Scientific classification
- Kingdom: Animalia
- Phylum: Chordata
- Class: Aves
- Order: Passeriformes
- Family: Passerellidae
- Genus: Atlapetes
- Species: A. flaviceps
- Binomial name: Atlapetes flaviceps Chapman, 1912

= Yellow-headed brushfinch =

- Genus: Atlapetes
- Species: flaviceps
- Authority: Chapman, 1912
- Conservation status: NT

Species of bird

The yellow-headed brushfinch (Atlapetes flaviceps) is a Near Threatened species of bird in the American sparrow family, Passerellidae. It is endemic to Colombia. The common name is a semi-literal translation of the scientific name, with Atlapetes referring to the brushfinch genus, and flaviceps meaning "yellow-headed".

This species has a yellow to dark olive head. The throat, chin, malar streak, lores, eye-ring, and ear patch are bright yellow in any case. The rest of the plumage is yellow with dark olive upperparts, wing and tail. The variation in the head color is not well explained, but it is likely that the olive-headed individuals are females and/or immature birds.

==Common name==
It is sometimes still referred to by its obsolete common name, olive-headed brushfinch. That name is the result of an interesting error. A. flaviceps occurs in a very limited range, and is rare. Until the 1980s, it was known only from the two specimens collected on October 24 and 25, 1911, in the Toché River valley, and two additional specimens collected in 1942. Though the exact amount and brightness was variable in the few specimens, the bright yellow head of these birds was noted. It did not receive a standardized common name due to its rarity however, being only known to a few ornithologists for which the scientific name was sufficient. That name, however, duly referenced the striking color of the type specimen, an adult male.

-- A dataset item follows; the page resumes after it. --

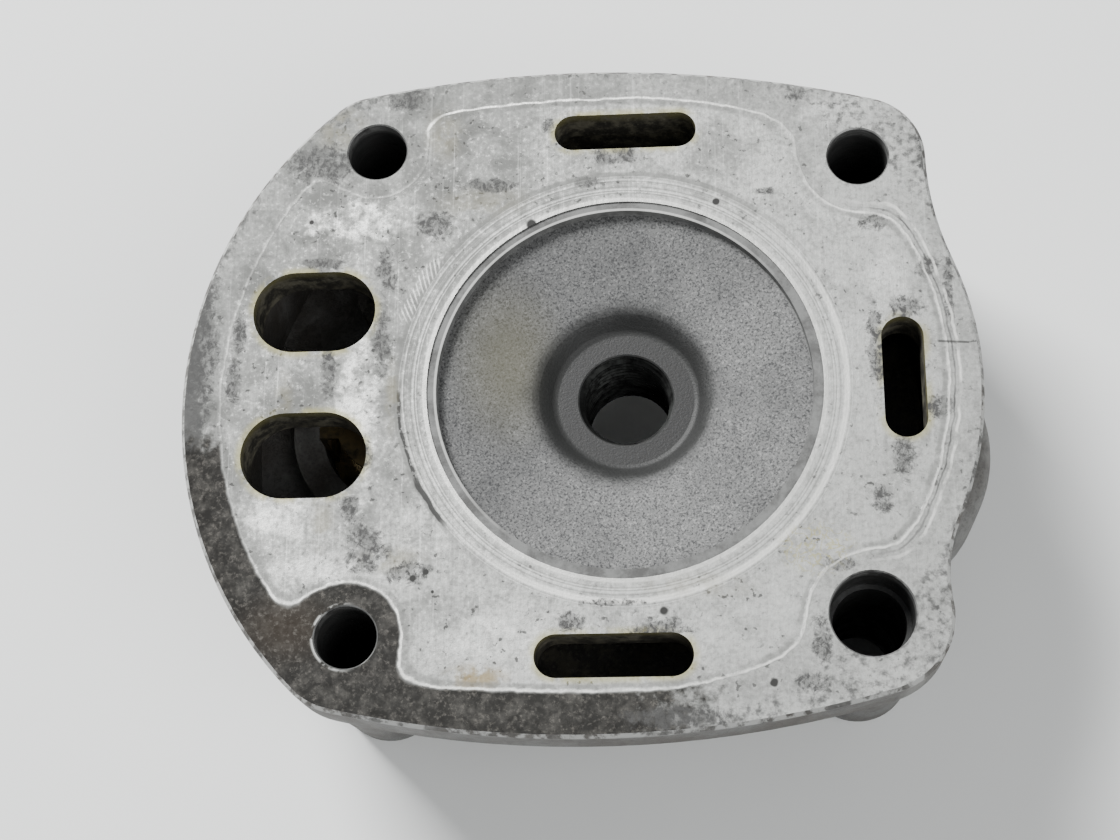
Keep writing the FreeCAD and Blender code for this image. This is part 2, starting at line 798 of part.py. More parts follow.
def thermostat_cover():
    """Cap over the thermostat, with two screw ears and a hose spigot along -X."""
    top = -S.jacket_depth
    dome = cylinder("cover_dome", S.cover_dome_radius, cover_height(),
                    S.stat_x, 0, top - cover_height())
    low_edge = circle_of(S.cover_dome_radius.value, (top - cover_height()).value)
    solids = [round_off("cover_dome_round", dome, low_edge, S.cover_round)]
    low = top - S.cover_flange_thickness
    plate = [
        cylinder("cover_flange", S.cover_flange_radius, S.cover_flange_thickness,
                 S.stat_x, 0, low),
        box("cover_bar", S.cover_ear_radius * 2, S.cover_screw_offset * 2,
            S.cover_flange_thickness, S.stat_x - S.cover_ear_radius,
            -S.cover_screw_offset, low),
    ]
    for sign, side in ((1, "upper"), (-1, "lower")):
        plate.append(cylinder(f"cover_ear_{side}", S.cover_ear_radius,
                              S.cover_flange_thickness, S.stat_x,
                              S.cover_screw_offset * sign, low))
    solids.append(round_off("cover_plate_round", fuse("cover_plate", plate),
                            edge_at_height(low.value), S.cover_edge_round))
    axis = top - spigot_drop()
    solids.append(cylinder("spigot", S.spigot_radius, S.spigot_length, S.stat_x, 0, axis,
                           ALONG_MINUS_X))
    bead = doc.addObject("Part::Torus", "spigot_bead")
    bind(bead, "Radius1", S.spigot_radius - S.spigot_bead / 2)
    bind(bead, "Radius2", S.spigot_bead)
    solids.append(bind_place(bead, S.stat_x - S.spigot_length + S.spigot_bead * 3, 0, axis,
                             ALONG_MINUS_X))
    holes = [
        cylinder("cover_hollow", S.cover_dome_radius - S.cover_wall,
                 cover_height() - S.cover_wall + OVERLAP, S.stat_x, 0,
                 top - cover_height() + S.cover_wall),
        cylinder("spigot_bore", S.spigot_bore_radius, S.spigot_length + OVERLAP,
                 S.stat_x, 0, axis, ALONG_MINUS_X),
    ]
    for sign, side in ((1, "upper"), (-1, "lower")):
        holes.append(cylinder(f"cover_hole_{side}", S.screw_radius + S.screw_clearance,
                              S.cover_flange_thickness + OVERLAP * 2, S.stat_x,
                              S.cover_screw_offset * sign, low - OVERLAP))
    return cut("thermostat_cover", fuse("cover_solid", solids), fuse("cover_cuts", holes))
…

In 1987, the first photograph of a living A. flaviceps was published. It showed a bird with very little yellow on the head, and altogether gave the impression that this species had a mainly dusky olive head. Widely distributed in a popular field guide, this photo led to the misleading common name, in use since the mid-20th century, becoming firmly established.

When the species was rediscovered at the type locality in 1989, it was noted that some birds had the mainly dusky olive head seen in the photograph. But as far as can be told, at least the adult males have the largely bright yellow head that was referenced in the original description of this species. Thus, BirdLife International chose the common name "yellow-headed brushfinch" in 1992, and the AOU eventually followed suit.

==Distribution and ecology==
This bird was encountered in the La Plata Vieja Valley in Huila Department in 1967, but the only recent records are from the upper Coello River basin in Tolima Department (the Toché River is one of the main tributaries of the Coello River). Namely, it is found between 1,000 and 2,500 meters ASL in Cajamarca, Ibagué and Roncesvalles and perhaps Rovira municipalities, in the upper reaches of the Anaime, Cocora, Combeima and Toché river valleys.

It remains locally common in thick secondary vegetation and degraded forest, bordering gallery forest and arracacha (Arracacia xanthorriza) and granadilla (Passiflora species) plantations. The yellow-headed brush finch has been observed to take part in mixed-species feeding flocks together with the common bush-tanager (Chlorospingus ophthalmicus), white-throated tyrannulet (Mecocerculus leucophrys), golden-fronted whitestart (Myioborus ornatus), blue-and-black tanager (Tangara vassorii), blue-capped tanager (Thraupis cyanocephala) and fawn-breasted tanager (Pipraeidea melanonota). It is threatened by habitat loss; most areas in the inter-Andean valleys of Colombia have already been converted to agricultural land. The total population is believed to be at least 250 but not more than 1,000 adult birds.